WORK TO COMPLETE: Repeat the lines of the data that follow, please, starting at the first and stopping after the one with "0.0005, LABEL), parent=probe)".
:: SOURCE EXCERPT
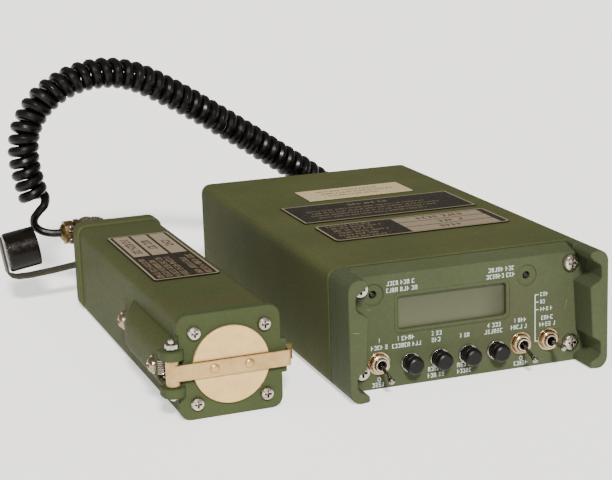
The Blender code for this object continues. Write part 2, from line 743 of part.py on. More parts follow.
def probe_screws(probe):
    for x, z in plate_screw_places():
        side = "left" if x < 0 else "right"
        level = "lower" if z < PROBE_MID_Z else "upper"
        pan_head_screw(
            f"plate_screw_{side}_{level}", 0.0030, 0.0021, 0.0013, 0.010, 16, STEEL, (x, -GAP, z), FACE_FRONT, probe
        )


def probe_label(probe):
    top = PROBE_BODY_Z[1]
    outline = rounded(-0.0149, 0.062, 0.0167, 0.154, 0.0018, 3)
    place(prism("probe_data_plate", outline, top + GAP, top + GAP + 0.0005, LABEL), parent=probe)


# ---------------------------------------------------------------- window shield
def shield(probe):
    hinge = frame("shield_hinge", (HINGE_X, 0, 0), parent=probe)
    front = -BARREL_R
    back = front + STRAP_T
    leg_in = PLATE_S / 2 + LUG_OUT + 0.00035 - HINGE_X
    leg_out = leg_in + STRAP_T
    lip = 0.0034
    barrel_low, barrel_high = BARREL_Z
    barrel = turned(
        "shield_strap",
        [
            (PIN_HOLE_R, barrel_low),
            (BARREL_R, barrel_low),
            (BARREL_R, barrel_high),
            (PIN_HOLE_R, barrel_high),
        ],
        20,
        TAN,
    )
    place(barrel, parent=hinge)
    # Top view of the strap: flat across the window, then back along the catch lug, then flared
    strap_outline = [
        (0.0, front),
        (leg_out - 0.0012, front),
        (leg_out - 0.0004, front + 0.0003),
        (leg_out, front + 0.0011),
        (leg_out, lip),
        (leg_out + 0.0034, lip + 0.0021),
        (leg_out + 0.0028, lip + 0.0028),
        (leg_in, lip + 0.0008),
        (leg_in, back),
        (0.0019, back),
    ]
    strap = prism("strap_flat", strap_outline, *STRAP_Z)
    place(strap, parent=hinge)
    add(barrel, strap)

    disc_back = -GAP
    disc = [(0, 0), (SHIELD_R - 0.0002, 0), (SHIELD_R, 0.0003), (SHIELD_R, SHIELD_T - 0.0003), (SHIELD_R - 0.0002, SHIELD_T), (0, SHIELD_T)]
    place(turned("shield_disc", disc, 40, TAN), (-HINGE_X, disc_back, PROBE_MID_Z), FACE_FRONT, hinge)

    low = EAR_ZS[0][0]
    high = EAR_ZS[1][1]
    pin = [
        (0, low - 0.0020),
        (0.0012, low - 0.0018),
        (0.0022, low - 0.0010),
        (0.0023, low - GAP),
        (PIN_R, low - GAP),
        (PIN_R, high + 0.0042),
        (PIN_R - 0.0004, high + 0.0047),
        (0, high + 0.0047),
    ]
    place(turned("hinge_pin", pin, 16, STEEL), (HINGE_X, 0, 0), parent=probe)
    nut = prism("hinge_nut", polygon(0.0029, 6, pi / 6), high + GAP, high + 0.0027, STEEL, bevel=0.0003)
    place(nut, (HINGE_X, 0, 0), parent=probe)
    nut_hole = cylinders("hinge_nut_hole", [(HINGE_X, 0, 0, PIN_HOLE_R, 0.03, 0.04)], sides=16)
    place(nut_hole, parent=probe)
    cut(nut, nut_hole)
    spring = [(0.0011, 0.0193), (0.0022, 0.0193), (0.0022, 0.0262), (0.0011, 0.0262)]
    place(turned("hinge_spring", spring, 16, STEEL), (-0.0275, 0.0076, 0), parent=probe)


# ---------------------------------------------------------------- probe connector and dust cap
def probe_connector(probe):
    far = PROBE_BODY_END + GAP + END_CAP_T
    x, z = PROBE_PLUG_XZ
    at = (x, far, z)
    receptacle("probe_receptacle", at, FACE_REAR, probe)
    rear = frame("probe_plug_frame", at, FACE_REAR, probe)
    ring = [(0.0085, 0.0025), (0.0097, 0.0025), (0.0101, 0.0030), (0.0101, 0.0108), (0.0097, 0.0114), (0.0085, 0.0114)]
    place(turned("probe_coupling_ring", ring, 24, BRONZE), parent=rear)
    elbow_plug("probe_cord_plug", rear, False)


def dust_cap(probe):
    """The cup on its moulded strap, which pivots on the post below the connector."""
    far = PROBE_BODY_END + GAP + END_CAP_T
    post_x, post_z = CAP_POST_XZ
    middle = far + 0.0115
    half_width = 0.0045
    pivot = frame("cap_pivot", (post_x, middle, post_z), FACE_FRONT, probe)
    radius = 0.0105
    length = 0.0165
    wall = 0.0016
    tilt = radians(9)
    cup = [
        (0, 0),
        (radius - 0.0008, 0),
        (radius, 0.0008),
        (radius, length),
        (radius - wall, length),
        (radius - wall, wall),
        (0, wall),
    ]
    # Closed end to the left, open end towards the probe and a little up
    cup_at = (-0.0430, 0.0098, 0)
    place(turned("dust_cap", cup, 28, BLACK), cup_at, (0, pi / 2, tilt), pivot)

    # Side view of the strap, from the eyelet under the cup and up its closed end
    lower = [(-0.0036, -0.0006), (-0.0180, -0.0024), (-0.0310, -0.0036), (-0.0380, -0.0036), (-0.0414, -0.0025)]
    end = Vector((cos(tilt + pi / 2), sin(tilt + pi / 2)))
    out = Vector((-cos(tilt), -sin(tilt)))
    foot = Vector(cup_at[:2]) - end * radius
    corner = foot + out * (GAP + 0.0013)
    top = Vector(cup_at[:2]) + end * (radius - 0.0006) + out * (GAP + 0.0013)
    thickness = 0.0012
    path = [Vector(p) for p in lower] + [corner, top]
    outline = ribbon(path, thickness)
    strap = prism("cap_strap", outline, -half_width, half_width, RUBBER)
    place(strap, parent=pivot)
    eye = turned("cap_eyelet", [(0.0029, -half_width), (0.0044, -half_width), (0.0044, half_width), (0.0029, half_width)], 20)
    place(eye, parent=pivot)
    add(strap, eye)


def ribbon(path, thickness):
    """The outline of a strip of constant thickness along a flat path."""
    left = []
    right = []
    for i, point in enumerate(path):
        before = path[max(0, i - 1)]
        after = path[min(len(path) - 1, i + 1)]
        along = (after - before).normalized()
        side = Vector((-along.y, along.x)) * thickness / 2
        left.append(tuple(point + side))
        right.append(tuple(point - side))
    return left + right[::-1]


# ---------------------------------------------------------------- cord
def cord():
    cord_tube("coil_cord", COIL_ROUTE, COIL_D / 2, 3, COIL_D * 0.4, RUBBER, trim=GAP)
    cord_tube("probe_cord_tail", TAIL_ROUTE, TAIL_D / 2, 3, TAIL_D * 0.55, RUBBER)


# ---------------------------------------------------------------- build
def main():
    for old in list(bpy.data.objects):
        bpy.data.objects.remove(old, do_unlink=True)
    meter_housing()
    front_panel()
    panel_screws()
    display()
    for name, x in TOGGLES.items():
        toggle(name, x)
    for name, x in BUTTONS.items():
        push_button(name, x)
    meter_insides()
    top_plates()
    meter_connector()

    probe = frame("probe_frame", PROBE_AT, (0, 0, PROBE_YAW))
    probe_housing(probe)
    probe_front_plate(probe)
    probe_end_cap(probe)
    probe_insides(probe)
    probe_screws(probe)
    probe_label(probe)
    shield(probe)
    probe_connector(probe)
    dust_cap(probe)
    cord()


main()
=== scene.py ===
"""Looks for the radiation meter, its probe and the curly cord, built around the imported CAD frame."""

import random
from math import cos, pi, radians, sin

import bmesh
import bpy
from mathutils import Matrix, Vector, noise


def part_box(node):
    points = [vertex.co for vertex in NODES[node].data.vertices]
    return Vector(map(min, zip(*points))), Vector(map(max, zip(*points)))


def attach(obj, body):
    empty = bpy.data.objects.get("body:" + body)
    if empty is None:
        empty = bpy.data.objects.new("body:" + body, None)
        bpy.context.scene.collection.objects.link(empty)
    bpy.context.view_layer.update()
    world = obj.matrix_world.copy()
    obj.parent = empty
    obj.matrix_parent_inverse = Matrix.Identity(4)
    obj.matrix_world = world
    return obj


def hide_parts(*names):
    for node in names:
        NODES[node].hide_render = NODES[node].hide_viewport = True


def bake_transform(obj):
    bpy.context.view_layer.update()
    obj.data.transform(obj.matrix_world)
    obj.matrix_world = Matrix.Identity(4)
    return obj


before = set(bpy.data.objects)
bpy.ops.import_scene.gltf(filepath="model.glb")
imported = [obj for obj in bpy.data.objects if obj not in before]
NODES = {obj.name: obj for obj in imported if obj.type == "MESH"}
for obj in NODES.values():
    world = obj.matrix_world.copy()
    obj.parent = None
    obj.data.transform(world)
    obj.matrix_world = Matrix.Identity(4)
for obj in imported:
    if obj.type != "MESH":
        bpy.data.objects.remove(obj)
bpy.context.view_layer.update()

# Meter pieces are drawn in millimetres in the CAD frame, probe pieces in the probe's own axes:
# x to the right, y from the front plate towards the rear, z up
METER = Matrix.Scale(0.001, 4)
PROBE_YAW = radians(1.3)
PROBE = Matrix.Translation((-0.11169, -0.11553, 0)) @ Matrix.Rotation(PROBE_YAW, 4, "Z") @ METER

FACE_Y = -111.5  # the panel's flat face


# ---------------------------------------------------------------- camera
CAMERA_AT = (-0.2823, -0.7171, 0.2262)
CAMERA_YAW = radians(18.92)
CAMERA_PITCH = radians(13.61)
CAMERA_ROLL = radians(-2.0)
LENS = 91.3


def make_camera():
    yaw, pitch, roll = CAMERA_YAW, CAMERA_PITCH, CAMERA_ROLL
    ahead = Vector((sin(yaw) * cos(pitch), cos(yaw) * cos(pitch), -sin(pitch)))
    level = Vector((cos(yaw), -sin(yaw), 0))
    above = level.cross(ahead)
    right = level * cos(roll) + above * sin(roll)
    up = above * cos(roll) - level * sin(roll)
    data = bpy.data.cameras.new("camera")
    data.lens = LENS
    data.sensor_width = 36
    data.clip_start = 0.05
    data.clip_end = 30
    camera = bpy.data.objects.new("camera", data)
    bpy.context.scene.collection.objects.link(camera)
    turn = Matrix((right, up, -ahead)).transposed().to_4x4()
    camera.matrix_world = Matrix.Translation(CAMERA_AT) @ turn
    bpy.context.scene.camera = camera


# ---------------------------------------------------------------- node materials
BSDF_INPUTS = {
    "color": "Base Color",
    "rough": "Roughness",
    "metal": "Metallic",
    "normal": "Normal",
    "coat": "Coat Weight",
    "coat_rough": "Coat Roughness",
    "specular": "Specular IOR Level",
}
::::
RESPONSE FOR THIS EXERCISE:
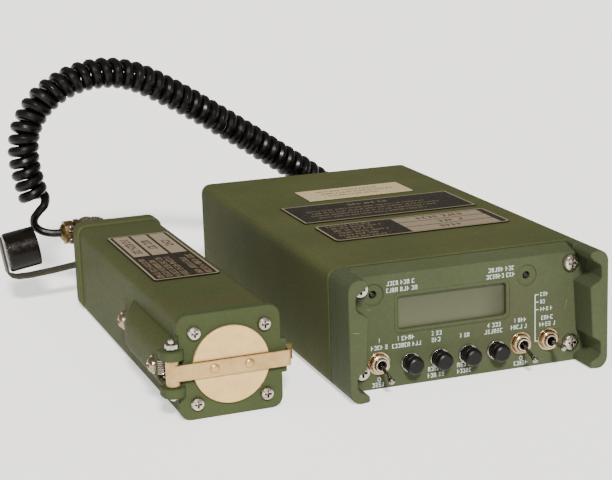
The Blender code for this object continues. Write part 2, from line 743 of part.py on. More parts follow.
def probe_screws(probe):
    for x, z in plate_screw_places():
        side = "left" if x < 0 else "right"
        level = "lower" if z < PROBE_MID_Z else "upper"
        pan_head_screw(
            f"plate_screw_{side}_{level}", 0.0030, 0.0021, 0.0013, 0.010, 16, STEEL, (x, -GAP, z), FACE_FRONT, probe
        )


def probe_label(probe):
    top = PROBE_BODY_Z[1]
    outline = rounded(-0.0149, 0.062, 0.0167, 0.154, 0.0018, 3)
    place(prism("probe_data_plate", outline, top + GAP, top + GAP + 0.0005, LABEL), parent=probe)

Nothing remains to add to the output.